For each individual to save his own skin and soul he must give at least as much concern to the rights of others as he does to his own. He would be as eager to protect the creative energies and the free exchange and communication of others as his own. For each of us can truly say, “I am the beneficiary of their existence.”
If we as individuals would save our own skins and our own souls, we would use all the moral suasion at our command to see that all men are free:
... to pursue their ambition to the full extent of their abilities;
... to associate with whom they please for any reason they please;
... to worship God in their own way;
... to choose their own trade;
... to go into business for themselves, be their own bosses, and set their own hours of work;
... to use their honestly acquired property or savings in their own way;
... to offer their services or products for sale on their own terms;
... to buy or not to buy any service or product offered for sale;
... to agree or to disagree with any other person;
... to study and learn whatever strikes their fancy;
... to do as they please in general, as long as they do not infringe the equal right and opportunity of every other person to do as he pleases.
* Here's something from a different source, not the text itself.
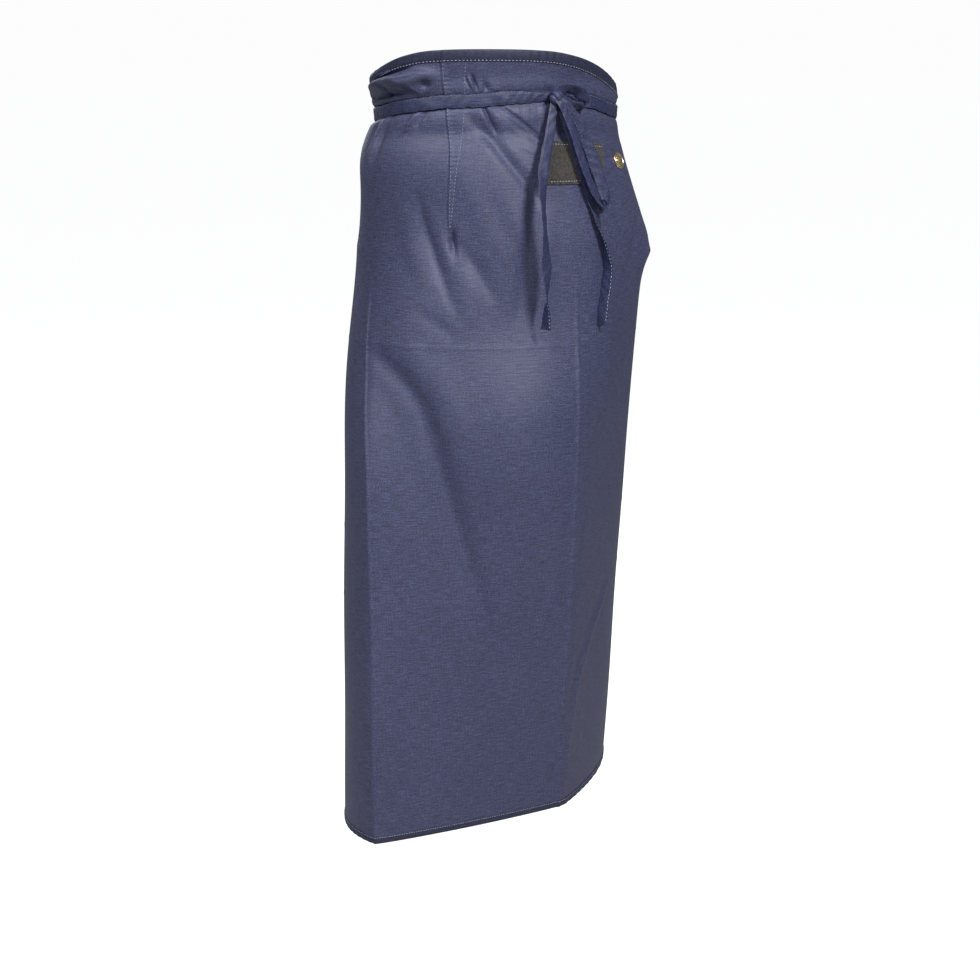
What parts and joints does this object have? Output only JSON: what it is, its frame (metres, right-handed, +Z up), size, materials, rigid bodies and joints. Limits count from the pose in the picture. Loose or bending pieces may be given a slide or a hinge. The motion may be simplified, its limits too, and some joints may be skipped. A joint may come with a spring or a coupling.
{
  "type": "welding apron",
  "caption": "Wrap-round waist apron of heavy flame-resistant cotton, with a bound edge, darts, a small patch, a brass snap and long tape ties in a front bow.",
  "frame": {"origin": "centre of the wearer's waist, at the height where the ties go round", "axes": "+Z up, -Y towards the wearer's front, +X towards the wearer's left"},
  "size_m": [0.4522, 0.312, 0.9155],
  "materials": {
    "panel_cloth": "matt heavy cotton sateen, navy with a grey cast",
    "binding_tape": "matt navy bias tape, darker and bluer than the panel",
    "sewing_thread": "lighter blue polyester thread",
    "patch_cloth": "dull charcoal felted cloth with no mark",
    "patch_thread": "grey thread",
    "snap_brass": "pale polished brass, no mark",
    "tie_tape": "navy folded tape, slightly shiny",
    "tie_thread": "blue thread along the tape's edge"
  },
  "bodies": {
    "apron": {"apron_panel": "panel_cloth", "top_binding": "binding_tape", "hem_binding": "binding_tape", "side_binding_right": "binding_tape", "side_binding_left": "binding_tape", "top_stitching": "sewing_thread", "hem_stitching": "sewing_thread", "side_stitching_right": "sewing_thread", "side_stitching_left": "sewing_thread", "dart_stitching_right": "sewing_thread", "dart_stitching_left": "sewing_thread", "label_patch": "patch_cloth", "patch_stitching": "patch_thread", "snap_cap": "snap_brass", "snap_socket": "snap_brass", "tie_right": "tie_tape", "tie_left": "tie_tape", "tie_stitching_right": "tie_thread", "tie_stitching_left": "tie_thread", "tie_tack_right": "tie_thread", "tie_tack_left": "tie_thread", "bow_knot": "tie_tape", "bow_upper_loop": "tie_tape"},
    "hanging_loop": {"bow_hanging_loop": "tie_tape"},
    "right_tail": {"tail_right": "tie_tape", "tail_stitching_right": "tie_thread"},
    "left_tail": {"tail_left": "tie_tape", "tail_stitching_left": "tie_thread"}
  },
  "joints": [
    {"name": "loop_lift", "type": "hinge", "parent": "apron", "child": "hanging_loop", "pos_m": [-0.008, -0.1318, 0], "axis": [-1, 0, 0], "range_deg": [0, 100]},
    {"name": "right_tail_swing", "type": "hinge", "parent": "apron", "child": "right_tail", "pos_m": [-0.008, -0.1318, 0], "axis": [0, 1, 0], "range_deg": [-30, 25]},
    {"name": "left_tail_swing", "type": "hinge", "parent": "apron", "child": "left_tail", "pos_m": [-0.008, -0.1318, 0], "axis": [0, 1, 0], "range_deg": [-20, 30]}
  ]
}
According to these observations, here is a way of life harmonious with the interests of others. The envy of others for accomplishments or rewards can be made naturally and easily to give way to appreciation and pleasure. Inequality, being but the team-mate of variation without which survival is impossible, would, therefore, be favored rather than disparaged.
Are the riches received in a free society unearned? Only in the sense that all producers reap fantastically more than they could earn in isolation. The benefits flowing from our division of labor are available to all of us in willing exchange if freedom prevails. Such are the thoughts of one who believes himself a beneficiary and who believes that all others who act creatively are his benefactors. I owe my life to them; hence if I would live and prosper, I shall work as diligently for their freedom as for my own.